**WHAT IS BEING ASKED**
Write out the material below again, unchanged.

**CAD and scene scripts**
※ ※ ※
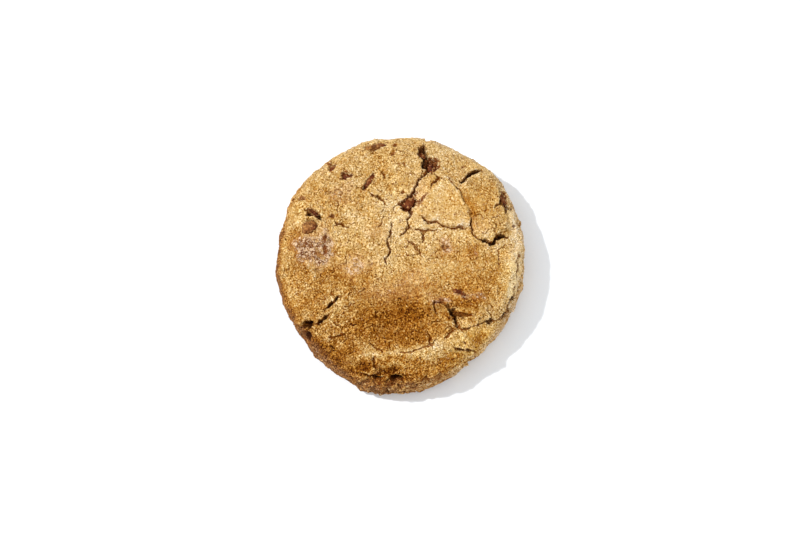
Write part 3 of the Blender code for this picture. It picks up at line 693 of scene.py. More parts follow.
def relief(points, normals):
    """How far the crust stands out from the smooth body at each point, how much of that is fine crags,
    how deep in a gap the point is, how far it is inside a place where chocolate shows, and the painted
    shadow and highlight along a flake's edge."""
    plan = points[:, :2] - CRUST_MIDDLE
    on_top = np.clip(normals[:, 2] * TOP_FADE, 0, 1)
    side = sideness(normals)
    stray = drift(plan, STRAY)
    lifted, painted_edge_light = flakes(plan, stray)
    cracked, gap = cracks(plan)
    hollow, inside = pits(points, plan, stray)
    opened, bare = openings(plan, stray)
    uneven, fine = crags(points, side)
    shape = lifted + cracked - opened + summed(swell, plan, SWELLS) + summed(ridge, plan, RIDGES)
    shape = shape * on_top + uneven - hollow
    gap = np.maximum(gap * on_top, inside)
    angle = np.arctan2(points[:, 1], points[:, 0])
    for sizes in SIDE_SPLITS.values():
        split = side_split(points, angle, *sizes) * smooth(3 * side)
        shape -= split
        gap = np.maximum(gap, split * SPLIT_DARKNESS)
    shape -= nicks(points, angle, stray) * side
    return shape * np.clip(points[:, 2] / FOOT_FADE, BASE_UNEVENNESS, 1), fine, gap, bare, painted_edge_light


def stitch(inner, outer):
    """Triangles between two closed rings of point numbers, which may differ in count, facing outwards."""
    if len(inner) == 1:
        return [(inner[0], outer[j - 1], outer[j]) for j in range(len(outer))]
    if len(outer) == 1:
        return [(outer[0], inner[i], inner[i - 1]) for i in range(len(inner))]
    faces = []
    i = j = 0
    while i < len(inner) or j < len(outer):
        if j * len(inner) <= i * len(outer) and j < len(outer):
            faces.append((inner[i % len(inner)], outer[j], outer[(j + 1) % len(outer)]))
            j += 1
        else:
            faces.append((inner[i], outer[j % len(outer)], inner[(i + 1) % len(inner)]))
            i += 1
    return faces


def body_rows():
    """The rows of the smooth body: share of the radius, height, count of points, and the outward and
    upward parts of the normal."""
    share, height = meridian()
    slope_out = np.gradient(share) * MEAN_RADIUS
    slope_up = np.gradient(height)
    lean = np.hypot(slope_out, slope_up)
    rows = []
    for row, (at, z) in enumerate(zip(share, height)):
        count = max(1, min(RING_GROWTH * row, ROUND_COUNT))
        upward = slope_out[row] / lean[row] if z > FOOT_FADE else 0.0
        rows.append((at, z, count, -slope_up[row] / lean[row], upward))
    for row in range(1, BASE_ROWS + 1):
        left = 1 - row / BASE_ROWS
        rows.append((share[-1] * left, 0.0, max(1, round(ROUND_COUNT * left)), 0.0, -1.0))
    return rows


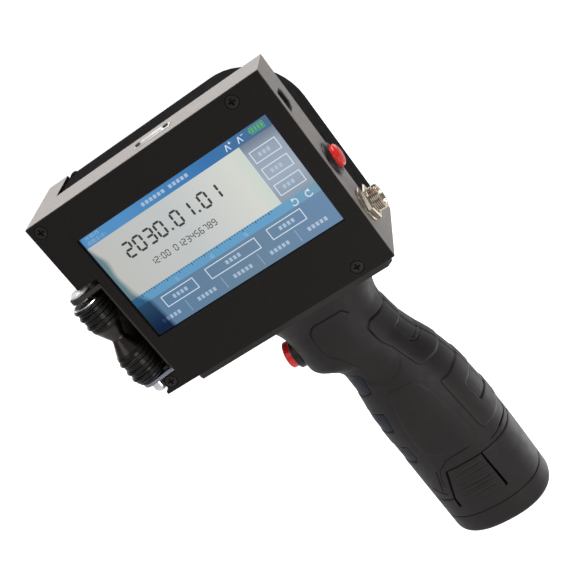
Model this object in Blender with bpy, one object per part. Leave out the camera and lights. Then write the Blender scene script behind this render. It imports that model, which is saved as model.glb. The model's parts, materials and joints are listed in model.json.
※ ※ ※
**THE RESPONSE**
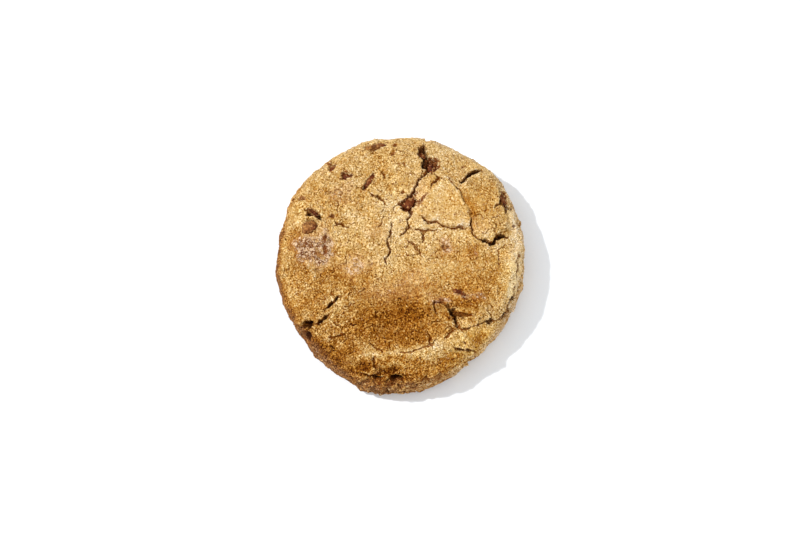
Write part 3 of the Blender code for this picture. It picks up at line 693 of scene.py. More parts follow.
def relief(points, normals):
    """How far the crust stands out from the smooth body at each point, how much of that is fine crags,
    how deep in a gap the point is, how far it is inside a place where chocolate shows, and the painted
    shadow and highlight along a flake's edge."""
    plan = points[:, :2] - CRUST_MIDDLE
    on_top = np.clip(normals[:, 2] * TOP_FADE, 0, 1)
    side = sideness(normals)
    stray = drift(plan, STRAY)
    lifted, painted_edge_light = flakes(plan, stray)
    cracked, gap = cracks(plan)
    hollow, inside = pits(points, plan, stray)
    opened, bare = openings(plan, stray)
    uneven, fine = crags(points, side)
    shape = lifted + cracked - opened + summed(swell, plan, SWELLS) + summed(ridge, plan, RIDGES)
    shape = shape * on_top + uneven - hollow
    gap = np.maximum(gap * on_top, inside)
    angle = np.arctan2(points[:, 1], points[:, 0])
    for sizes in SIDE_SPLITS.values():
        split = side_split(points, angle, *sizes) * smooth(3 * side)
        shape -= split
        gap = np.maximum(gap, split * SPLIT_DARKNESS)
    shape -= nicks(points, angle, stray) * side
    return shape * np.clip(points[:, 2] / FOOT_FADE, BASE_UNEVENNESS, 1), fine, gap, bare, painted_edge_light


def stitch(inner, outer):
    """Triangles between two closed rings of point numbers, which may differ in count, facing outwards."""
    if len(inner) == 1:
        return [(inner[0], outer[j - 1], outer[j]) for j in range(len(outer))]
    if len(outer) == 1:
        return [(outer[0], inner[i], inner[i - 1]) for i in range(len(inner))]
    faces = []
    i = j = 0
    while i < len(inner) or j < len(outer):
        if j * len(inner) <= i * len(outer) and j < len(outer):
            faces.append((inner[i % len(inner)], outer[j], outer[(j + 1) % len(outer)]))
            j += 1
        else:
            faces.append((inner[i], outer[j % len(outer)], inner[(i + 1) % len(inner)]))
            i += 1
    return faces


def body_rows():
    """The rows of the smooth body: share of the radius, height, count of points, and the outward and
    upward parts of the normal."""
    share, height = meridian()
    slope_out = np.gradient(share) * MEAN_RADIUS
    slope_up = np.gradient(height)
    lean = np.hypot(slope_out, slope_up)
    rows = []
    for row, (at, z) in enumerate(zip(share, height)):
        count = max(1, min(RING_GROWTH * row, ROUND_COUNT))
        upward = slope_out[row] / lean[row] if z > FOOT_FADE else 0.0
        rows.append((at, z, count, -slope_up[row] / lean[row], upward))
    for row in range(1, BASE_ROWS + 1):
        left = 1 - row / BASE_ROWS
        rows.append((share[-1] * left, 0.0, max(1, round(ROUND_COUNT * left)), 0.0, -1.0))
    return rows


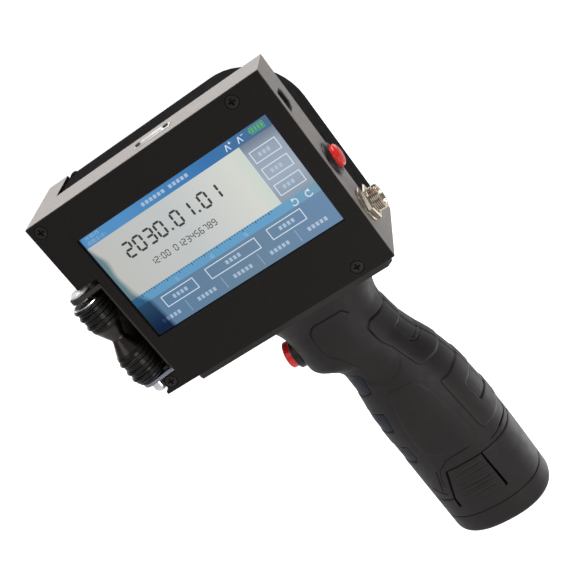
Model this object in Blender with bpy, one object per part. Leave out the camera and lights. Then write the Blender scene script behind this render. It imports that model, which is saved as model.glb. The model's parts, materials and joints are listed in model.json.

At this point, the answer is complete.